その試みは、食品流通課もそうでありますけれども、例えば平成16年1月にわかやま産業振興財団テクノ振興部に農林水産総合技術センターから研究員を派遣しまして、近畿大学、和歌山大学等との連携のもとに共同研究に取り組むなど有用な試みもしております。
それから、実はバイオテクノロジー、農業と絡めたバイオテクノロジーの振興といいますか研究開発を国の競争的研究資金を導入して、数年間にわたって今やっとるんでありますが、これも、担当は企画部でありますけれども、農林水産部と非常に協力をしながらやらしているところでございます。
一般に、どうしても官僚は縦割りになりがちであります。その結果、隣の部局がやってることは知らないというようなことが、まあたまには発生します。そういうことがありますと困りますもんですから、実は県庁ではヘッドクオーター制というのをつくっておりまして、特にこういう弊害が私はちょっと目立つなと思うようなところは、特定の責任者をヘッドクオーターにしまして、それで横の連絡もきちんととらせるようにしました。
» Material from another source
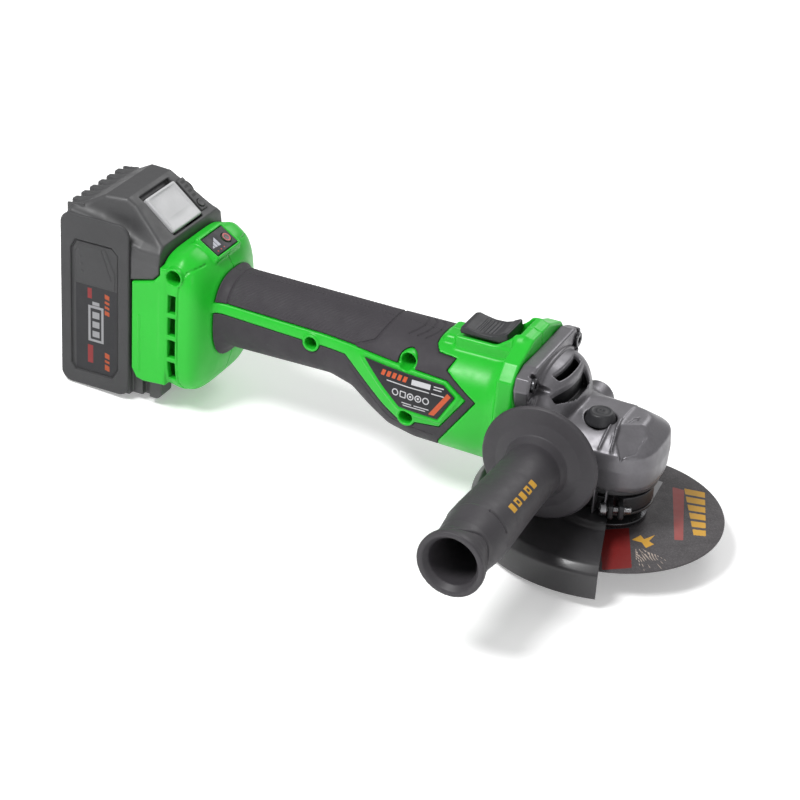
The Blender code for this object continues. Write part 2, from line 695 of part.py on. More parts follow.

食品流通及び食品加工については、今のところ食品流通課が企画やあるいは商工と非常によく連絡をとっていまして、今のような研究開発や、あるいは議員御指摘の研究者の方々、特に現在ある近畿大学の生物理工学部とか、和歌山大学のシステム工学部の環境の方々とか、和歌山県立医大の方々とか、たくさんの立派な方々が和歌山県にはおられるし、食品加工業でも、酒とかあるいは梅干しとか、そういう資源がたくさんあるわけです。そういう方々を全部糾合して、これからも研究開発と、それから農業と、それから食品加工業の振興を3つ合わせて、ぜひ元気な産業をつくっていきたいと思っております。
○副議長(新島 雄君) 答弁漏れはありませんか。
〔「なし」と呼ぶ者あり〕
○副議長(新島 雄君) 再々質問を許します。
37番長坂隆司君。
○長坂隆司君 御答弁いただきました。ありがとうございました。
農林水産部長が述べていただいた社団法人和歌山県農産物加工研究所も、せっかく県が一部出資されているのですから、農協さんともっと調整して活用いただいた上で、今後、県農林水産部食品流通課を主管課、核として、各部局緊密な連携のもとで、和歌山県の一番手っ取り早い産業振興のため、食品加工専門の研究センターの創設、あるいは食品加工研究に取り組む集合体、クラスターづくりをどうか前向きに御検討いただきたいと要望さしていただいて、私の質問を終わらせていただきます。
○副議長(新島 雄君) ただいまの発言は要望でありますので、以上で長坂隆司君の質問が終了いたしました。